-- Given task --
Every line in the data below from the one containing "const BEZEL_Z = [-END + 0.2, -END + 1.2];" down to the one containing "obj.matrix_world = Matrix.Identity(4)", both included, must be retyped exactly; no other line is to appear.

-*-

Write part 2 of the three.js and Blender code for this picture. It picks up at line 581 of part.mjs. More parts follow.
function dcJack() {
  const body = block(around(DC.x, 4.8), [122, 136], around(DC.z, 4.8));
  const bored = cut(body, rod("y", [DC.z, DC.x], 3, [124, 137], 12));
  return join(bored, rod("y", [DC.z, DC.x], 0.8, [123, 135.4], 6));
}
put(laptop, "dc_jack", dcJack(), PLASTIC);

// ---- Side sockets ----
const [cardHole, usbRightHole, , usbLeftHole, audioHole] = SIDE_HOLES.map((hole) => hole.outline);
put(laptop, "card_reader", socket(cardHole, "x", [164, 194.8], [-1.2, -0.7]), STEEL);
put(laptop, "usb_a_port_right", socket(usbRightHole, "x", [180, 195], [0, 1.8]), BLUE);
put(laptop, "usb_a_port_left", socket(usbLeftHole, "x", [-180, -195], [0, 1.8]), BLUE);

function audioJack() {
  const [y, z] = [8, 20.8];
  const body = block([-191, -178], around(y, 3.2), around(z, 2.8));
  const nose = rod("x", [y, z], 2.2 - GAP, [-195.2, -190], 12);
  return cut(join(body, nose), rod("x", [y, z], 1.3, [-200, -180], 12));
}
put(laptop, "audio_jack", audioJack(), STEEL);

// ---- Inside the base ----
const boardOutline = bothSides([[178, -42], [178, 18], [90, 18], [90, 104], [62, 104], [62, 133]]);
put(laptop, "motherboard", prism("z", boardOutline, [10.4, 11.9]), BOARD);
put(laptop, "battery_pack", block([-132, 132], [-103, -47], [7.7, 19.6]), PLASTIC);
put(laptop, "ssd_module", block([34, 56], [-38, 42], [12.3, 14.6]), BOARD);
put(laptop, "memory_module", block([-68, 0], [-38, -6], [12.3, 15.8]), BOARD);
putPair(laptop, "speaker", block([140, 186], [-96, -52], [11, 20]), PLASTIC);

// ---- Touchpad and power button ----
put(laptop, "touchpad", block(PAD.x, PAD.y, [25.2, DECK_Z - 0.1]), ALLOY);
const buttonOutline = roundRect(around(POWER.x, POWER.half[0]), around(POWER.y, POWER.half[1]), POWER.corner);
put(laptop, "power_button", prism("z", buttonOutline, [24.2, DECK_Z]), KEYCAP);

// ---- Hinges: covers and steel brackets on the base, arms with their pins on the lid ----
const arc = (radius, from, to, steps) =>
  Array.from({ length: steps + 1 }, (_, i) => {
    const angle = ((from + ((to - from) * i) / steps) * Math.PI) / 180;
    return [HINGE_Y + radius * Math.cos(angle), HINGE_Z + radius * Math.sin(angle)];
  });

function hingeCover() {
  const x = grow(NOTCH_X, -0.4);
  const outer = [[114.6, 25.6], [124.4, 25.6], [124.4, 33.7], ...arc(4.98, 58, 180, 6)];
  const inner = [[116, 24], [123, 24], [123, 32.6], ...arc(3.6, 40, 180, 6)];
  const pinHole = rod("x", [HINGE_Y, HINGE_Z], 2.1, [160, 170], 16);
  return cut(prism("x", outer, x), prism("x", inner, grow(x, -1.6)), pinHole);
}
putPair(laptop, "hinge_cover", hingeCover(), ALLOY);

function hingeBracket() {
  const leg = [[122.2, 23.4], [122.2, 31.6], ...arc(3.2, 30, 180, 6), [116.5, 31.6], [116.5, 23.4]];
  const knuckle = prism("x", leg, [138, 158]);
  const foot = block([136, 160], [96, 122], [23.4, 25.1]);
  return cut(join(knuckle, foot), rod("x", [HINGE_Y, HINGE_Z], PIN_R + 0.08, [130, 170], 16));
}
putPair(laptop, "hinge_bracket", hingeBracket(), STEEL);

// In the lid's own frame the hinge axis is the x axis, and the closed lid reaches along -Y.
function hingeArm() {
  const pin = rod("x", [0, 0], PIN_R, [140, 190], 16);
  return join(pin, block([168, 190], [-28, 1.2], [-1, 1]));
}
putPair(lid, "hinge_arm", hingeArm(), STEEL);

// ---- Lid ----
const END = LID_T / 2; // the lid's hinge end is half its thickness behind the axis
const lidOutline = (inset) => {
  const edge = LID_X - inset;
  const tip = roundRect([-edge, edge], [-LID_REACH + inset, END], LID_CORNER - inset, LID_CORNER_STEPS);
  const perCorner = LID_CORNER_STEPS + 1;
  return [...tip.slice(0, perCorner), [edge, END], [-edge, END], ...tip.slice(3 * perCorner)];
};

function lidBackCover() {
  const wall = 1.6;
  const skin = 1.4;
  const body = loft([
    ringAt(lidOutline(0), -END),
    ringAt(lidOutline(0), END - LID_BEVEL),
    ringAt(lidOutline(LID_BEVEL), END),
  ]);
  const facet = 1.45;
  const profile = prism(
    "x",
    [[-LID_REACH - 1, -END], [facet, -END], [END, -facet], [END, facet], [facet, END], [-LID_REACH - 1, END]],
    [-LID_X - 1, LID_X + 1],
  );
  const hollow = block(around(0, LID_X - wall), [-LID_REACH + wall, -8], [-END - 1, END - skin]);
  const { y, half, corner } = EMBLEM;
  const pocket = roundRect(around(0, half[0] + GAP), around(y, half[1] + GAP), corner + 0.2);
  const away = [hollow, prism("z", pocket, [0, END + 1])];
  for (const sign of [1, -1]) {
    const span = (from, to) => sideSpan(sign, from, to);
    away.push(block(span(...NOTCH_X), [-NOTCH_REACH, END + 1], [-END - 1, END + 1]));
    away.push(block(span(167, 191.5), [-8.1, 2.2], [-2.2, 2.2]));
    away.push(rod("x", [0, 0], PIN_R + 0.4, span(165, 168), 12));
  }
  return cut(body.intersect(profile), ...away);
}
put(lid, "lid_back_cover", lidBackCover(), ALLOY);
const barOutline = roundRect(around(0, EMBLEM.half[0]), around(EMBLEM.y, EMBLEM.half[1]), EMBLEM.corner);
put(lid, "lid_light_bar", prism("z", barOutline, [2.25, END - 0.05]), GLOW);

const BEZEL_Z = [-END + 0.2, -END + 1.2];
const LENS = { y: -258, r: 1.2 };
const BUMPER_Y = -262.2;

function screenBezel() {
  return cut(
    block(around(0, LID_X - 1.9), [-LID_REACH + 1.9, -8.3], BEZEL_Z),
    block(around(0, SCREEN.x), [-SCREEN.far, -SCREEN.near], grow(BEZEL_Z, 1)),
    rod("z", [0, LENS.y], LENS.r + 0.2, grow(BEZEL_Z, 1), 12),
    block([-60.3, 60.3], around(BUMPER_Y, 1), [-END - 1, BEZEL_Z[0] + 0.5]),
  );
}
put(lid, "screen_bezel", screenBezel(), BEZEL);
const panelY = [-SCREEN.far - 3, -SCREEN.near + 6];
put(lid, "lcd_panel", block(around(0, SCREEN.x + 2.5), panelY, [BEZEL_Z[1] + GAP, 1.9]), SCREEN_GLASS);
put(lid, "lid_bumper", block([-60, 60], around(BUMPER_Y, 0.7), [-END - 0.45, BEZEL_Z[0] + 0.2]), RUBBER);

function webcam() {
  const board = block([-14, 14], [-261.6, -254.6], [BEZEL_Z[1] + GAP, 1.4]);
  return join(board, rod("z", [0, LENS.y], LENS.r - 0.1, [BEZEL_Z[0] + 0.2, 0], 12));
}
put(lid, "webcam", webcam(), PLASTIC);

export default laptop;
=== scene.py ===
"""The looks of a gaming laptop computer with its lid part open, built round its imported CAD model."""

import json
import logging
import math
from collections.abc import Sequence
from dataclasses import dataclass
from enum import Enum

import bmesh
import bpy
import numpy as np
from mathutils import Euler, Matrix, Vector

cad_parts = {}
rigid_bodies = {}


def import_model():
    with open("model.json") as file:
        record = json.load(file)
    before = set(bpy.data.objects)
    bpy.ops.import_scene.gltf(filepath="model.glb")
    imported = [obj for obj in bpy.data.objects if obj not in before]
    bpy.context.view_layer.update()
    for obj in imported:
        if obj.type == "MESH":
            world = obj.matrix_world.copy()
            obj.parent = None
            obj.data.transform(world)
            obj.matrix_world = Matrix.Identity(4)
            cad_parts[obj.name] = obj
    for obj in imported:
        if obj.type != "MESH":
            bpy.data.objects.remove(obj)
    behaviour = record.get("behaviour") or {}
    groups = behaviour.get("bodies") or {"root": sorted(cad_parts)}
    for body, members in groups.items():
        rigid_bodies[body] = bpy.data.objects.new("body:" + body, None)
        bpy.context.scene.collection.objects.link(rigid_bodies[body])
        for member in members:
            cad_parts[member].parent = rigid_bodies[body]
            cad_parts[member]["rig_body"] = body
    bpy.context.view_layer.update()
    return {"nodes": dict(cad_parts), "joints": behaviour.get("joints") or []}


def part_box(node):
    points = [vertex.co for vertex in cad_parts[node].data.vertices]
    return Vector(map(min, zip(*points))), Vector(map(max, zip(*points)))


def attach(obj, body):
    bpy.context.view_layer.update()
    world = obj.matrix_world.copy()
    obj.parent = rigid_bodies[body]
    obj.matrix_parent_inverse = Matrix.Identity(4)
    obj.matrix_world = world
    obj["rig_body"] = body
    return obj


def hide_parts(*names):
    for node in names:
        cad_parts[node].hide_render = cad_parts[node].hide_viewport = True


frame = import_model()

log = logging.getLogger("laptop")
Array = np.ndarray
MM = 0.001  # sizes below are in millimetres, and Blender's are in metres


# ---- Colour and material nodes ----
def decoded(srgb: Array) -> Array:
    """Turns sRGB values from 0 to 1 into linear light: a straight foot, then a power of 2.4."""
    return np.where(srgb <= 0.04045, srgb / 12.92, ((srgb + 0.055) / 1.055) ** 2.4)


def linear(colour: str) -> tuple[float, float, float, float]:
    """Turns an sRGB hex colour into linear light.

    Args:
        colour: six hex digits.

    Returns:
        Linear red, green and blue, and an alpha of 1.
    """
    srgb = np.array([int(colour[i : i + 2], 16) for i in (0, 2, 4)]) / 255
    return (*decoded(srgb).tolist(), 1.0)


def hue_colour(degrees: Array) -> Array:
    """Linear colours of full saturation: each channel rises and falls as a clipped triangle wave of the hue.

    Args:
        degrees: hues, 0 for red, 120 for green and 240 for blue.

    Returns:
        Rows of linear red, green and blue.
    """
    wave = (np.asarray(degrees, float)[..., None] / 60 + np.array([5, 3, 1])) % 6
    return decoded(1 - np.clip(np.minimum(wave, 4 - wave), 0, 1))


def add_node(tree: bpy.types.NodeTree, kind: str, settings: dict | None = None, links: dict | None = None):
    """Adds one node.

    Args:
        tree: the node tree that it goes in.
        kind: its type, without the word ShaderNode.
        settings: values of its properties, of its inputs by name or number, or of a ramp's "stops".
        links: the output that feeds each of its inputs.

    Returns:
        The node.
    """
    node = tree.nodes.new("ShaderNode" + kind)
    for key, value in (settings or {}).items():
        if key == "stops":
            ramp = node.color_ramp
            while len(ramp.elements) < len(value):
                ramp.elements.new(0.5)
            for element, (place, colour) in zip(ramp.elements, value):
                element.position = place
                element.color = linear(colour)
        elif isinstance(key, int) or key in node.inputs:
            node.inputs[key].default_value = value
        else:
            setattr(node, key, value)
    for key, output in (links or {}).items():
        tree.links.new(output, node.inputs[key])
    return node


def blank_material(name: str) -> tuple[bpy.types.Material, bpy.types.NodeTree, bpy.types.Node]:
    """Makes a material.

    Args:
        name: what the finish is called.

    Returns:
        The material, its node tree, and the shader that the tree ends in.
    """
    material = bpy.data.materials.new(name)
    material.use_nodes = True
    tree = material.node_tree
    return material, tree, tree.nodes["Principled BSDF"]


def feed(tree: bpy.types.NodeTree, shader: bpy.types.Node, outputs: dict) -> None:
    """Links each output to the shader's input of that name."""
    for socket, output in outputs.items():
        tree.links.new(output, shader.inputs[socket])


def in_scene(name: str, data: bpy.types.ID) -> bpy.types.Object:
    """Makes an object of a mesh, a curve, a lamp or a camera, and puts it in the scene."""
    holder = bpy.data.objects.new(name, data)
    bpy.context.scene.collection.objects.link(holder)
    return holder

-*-

-- Worked solution --
const BEZEL_Z = [-END + 0.2, -END + 1.2];
const LENS = { y: -258, r: 1.2 };
const BUMPER_Y = -262.2;

function screenBezel() {
  return cut(
    block(around(0, LID_X - 1.9), [-LID_REACH + 1.9, -8.3], BEZEL_Z),
    block(around(0, SCREEN.x), [-SCREEN.far, -SCREEN.near], grow(BEZEL_Z, 1)),
    rod("z", [0, LENS.y], LENS.r + 0.2, grow(BEZEL_Z, 1), 12),
    block([-60.3, 60.3], around(BUMPER_Y, 1), [-END - 1, BEZEL_Z[0] + 0.5]),
  );
}
put(lid, "screen_bezel", screenBezel(), BEZEL);
const panelY = [-SCREEN.far - 3, -SCREEN.near + 6];
put(lid, "lcd_panel", block(around(0, SCREEN.x + 2.5), panelY, [BEZEL_Z[1] + GAP, 1.9]), SCREEN_GLASS);
put(lid, "lid_bumper", block([-60, 60], around(BUMPER_Y, 0.7), [-END - 0.45, BEZEL_Z[0] + 0.2]), RUBBER);

function webcam() {
  const board = block([-14, 14], [-261.6, -254.6], [BEZEL_Z[1] + GAP, 1.4]);
  return join(board, rod("z", [0, LENS.y], LENS.r - 0.1, [BEZEL_Z[0] + 0.2, 0], 12));
}
put(lid, "webcam", webcam(), PLASTIC);

export default laptop;
=== scene.py ===
"""The looks of a gaming laptop computer with its lid part open, built round its imported CAD model."""

import json
import logging
import math
from collections.abc import Sequence
from dataclasses import dataclass
from enum import Enum

import bmesh
import bpy
import numpy as np
from mathutils import Euler, Matrix, Vector

cad_parts = {}
rigid_bodies = {}


def import_model():
    with open("model.json") as file:
        record = json.load(file)
    before = set(bpy.data.objects)
    bpy.ops.import_scene.gltf(filepath="model.glb")
    imported = [obj for obj in bpy.data.objects if obj not in before]
    bpy.context.view_layer.update()
    for obj in imported:
        if obj.type == "MESH":
            world = obj.matrix_world.copy()
            obj.parent = None
            obj.data.transform(world)
            obj.matrix_world = Matrix.Identity(4)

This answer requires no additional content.